Did anyone suspect him at the time? It was no secret that Rainer Rupp had been a lefty in his youth. “But that was considered youthful enthusiasm, and it was assumed that as one gets older, one returns to the arms of the bourgeoisie.” A member of the FDP even tried to recruit him as a candidate. “I could have been a member of parliament!” he says with a laugh.
Retired but unrepentant
Only after the GDR fell apart did the West realise that NATO had been an open book for East Berlin. They began a search for a whole ring of spies, but eventually realised that there was in fact just one very effective agent. Rupp and his wife were caught in 1993 while on vacation in Germany. In 1994, he confessed and received a prison sentence of 12 years; Bowen served a relatively light 22 months. Since his early release in 2000, Rupp has been living in an undisclosed location (though his phone number suggests it’s somewhere in southwestern Germany, near his hometown of Saarlouis).
Doesn’t Rupp have qualms about working for a regime that spied on its own people and locked up opponents? “In West Germany, 2.5 million children lived under the poverty line. In East Germany, there were no hungry children. If I have to choose between 10,000 imprisoned dissidents and millions of impoverished children, I will pick the children every time.”

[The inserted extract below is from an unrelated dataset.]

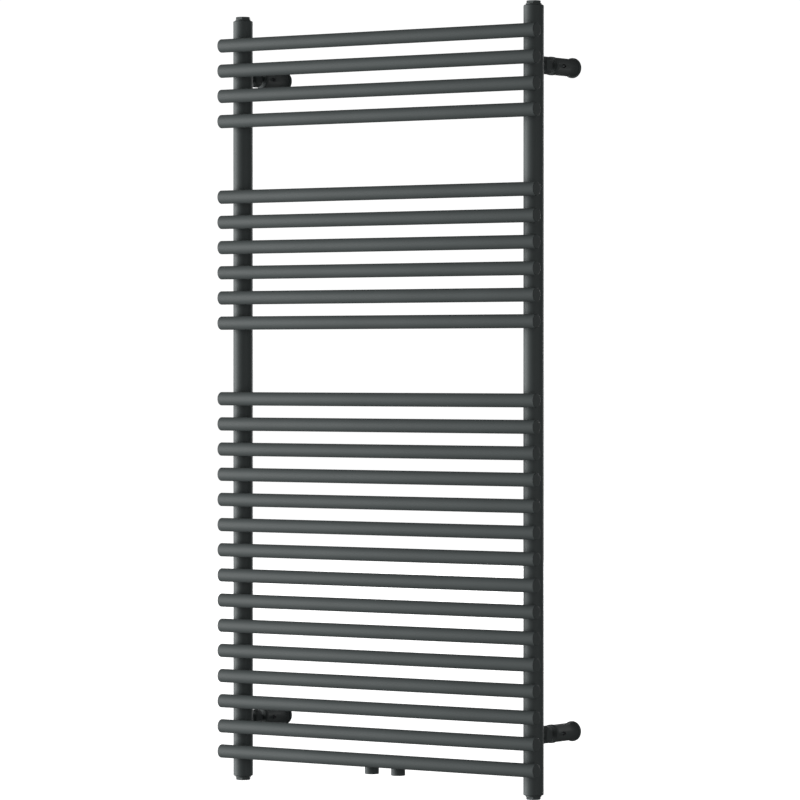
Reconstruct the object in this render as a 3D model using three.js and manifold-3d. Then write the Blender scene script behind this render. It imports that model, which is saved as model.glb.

Although he left the socialist party Die Linke a few years ago, Rupp is still adamant about his convictions and passionate about politics. However, he remains extremely reserved about personal topics. He won’t answer questions about his wife, whose whereabouts are unclear. Currently he writes about the US for the Marxist daily paper Junge Welt, as well as “other things” which he refuses to specify. Old spy habits die hard.
Twenty-nine years after Able Archer, the event remains one of the closest shaves in history. Did Rupp really prevent World War III? Milton Bearden, head of the CIA’s Eastern Bloc spy programme, said that secret services on both sides “contributed to the fact that the Cold War didn’t get hot”. But Rupp himself plays coy about it, saying, “I only quote other people who have said that. I’ve never made that claim myself.”